• [Short problem]:
Take each line that has the word "materials" and return it.

• [Material for this task]:
- - - - -

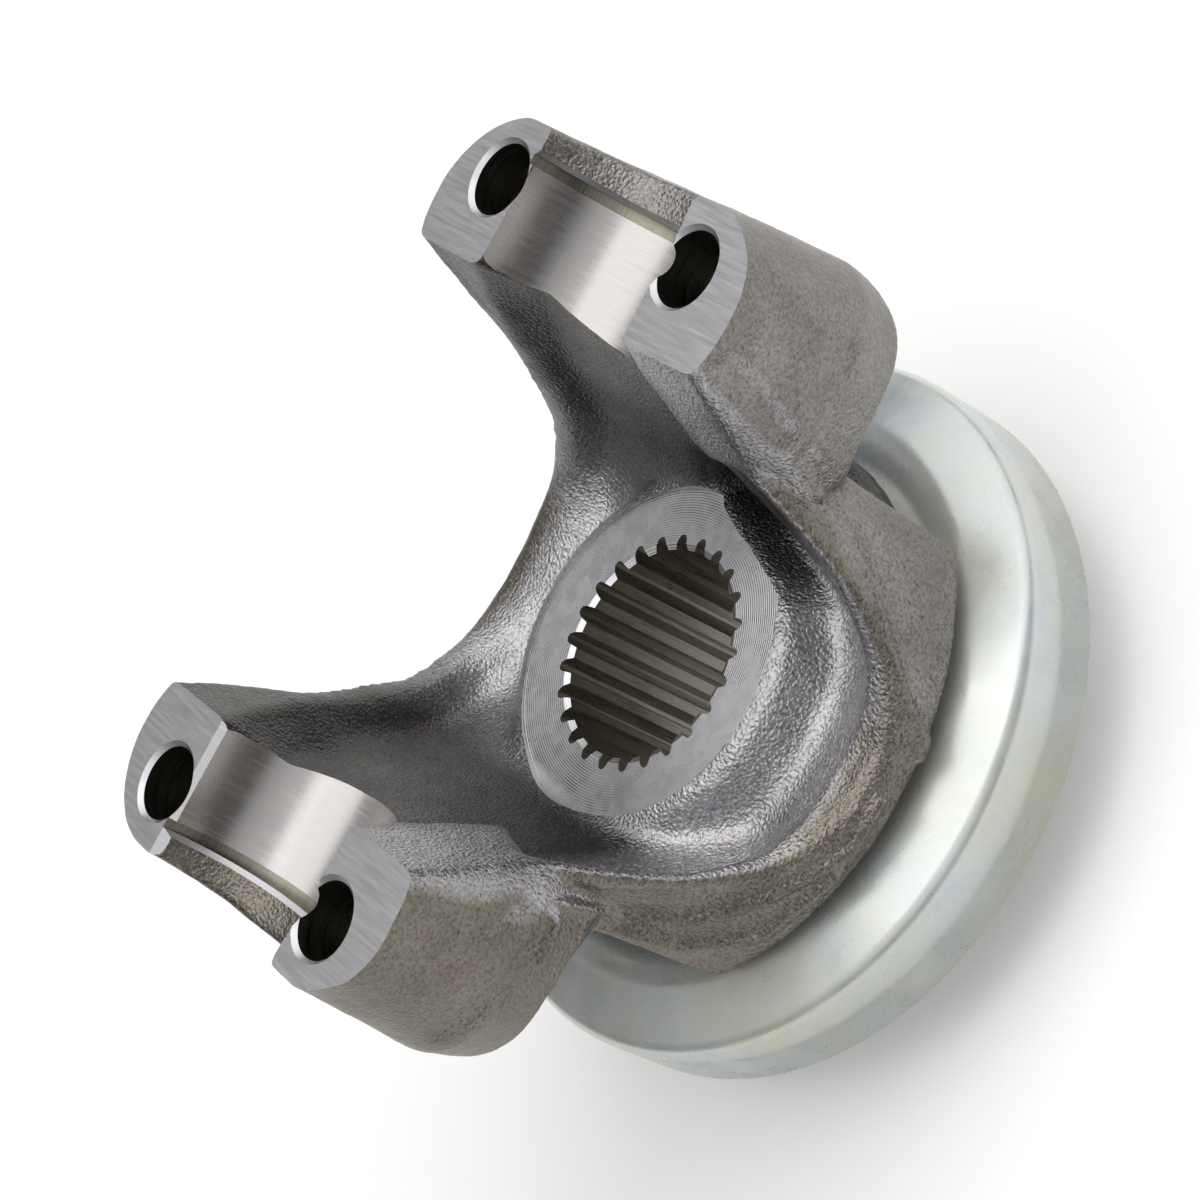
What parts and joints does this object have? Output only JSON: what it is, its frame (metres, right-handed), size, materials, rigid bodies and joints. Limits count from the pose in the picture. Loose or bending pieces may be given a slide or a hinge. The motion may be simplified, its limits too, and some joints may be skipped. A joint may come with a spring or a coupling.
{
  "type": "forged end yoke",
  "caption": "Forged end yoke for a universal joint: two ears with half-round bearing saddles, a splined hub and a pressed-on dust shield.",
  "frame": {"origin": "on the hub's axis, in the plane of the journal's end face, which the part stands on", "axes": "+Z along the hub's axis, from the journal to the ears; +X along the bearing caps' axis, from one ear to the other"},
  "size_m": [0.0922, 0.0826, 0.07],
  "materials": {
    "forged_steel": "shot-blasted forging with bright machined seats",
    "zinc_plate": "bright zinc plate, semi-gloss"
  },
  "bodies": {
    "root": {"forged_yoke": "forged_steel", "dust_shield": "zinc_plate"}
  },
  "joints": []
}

- - - - -

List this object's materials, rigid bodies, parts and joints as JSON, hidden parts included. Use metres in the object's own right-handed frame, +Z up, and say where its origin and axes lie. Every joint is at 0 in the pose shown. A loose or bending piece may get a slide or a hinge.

- - - - -

• [Worked answer]:
What parts and joints does this object have? Output only JSON: what it is, its frame (metres, right-handed), size, materials, rigid bodies and joints. Limits count from the pose in the picture. Loose or bending pieces may be given a slide or a hinge. The motion may be simplified, its limits too, and some joints may be skipped. A joint may come with a spring or a coupling.
  "materials": {
List this object's materials, rigid bodies, parts and joints as JSON, hidden parts included. Use metres in the object's own right-handed frame, +Z up, and say where its origin and axes lie. Every joint is at 0 in the pose shown. A loose or bending piece may get a slide or a hinge.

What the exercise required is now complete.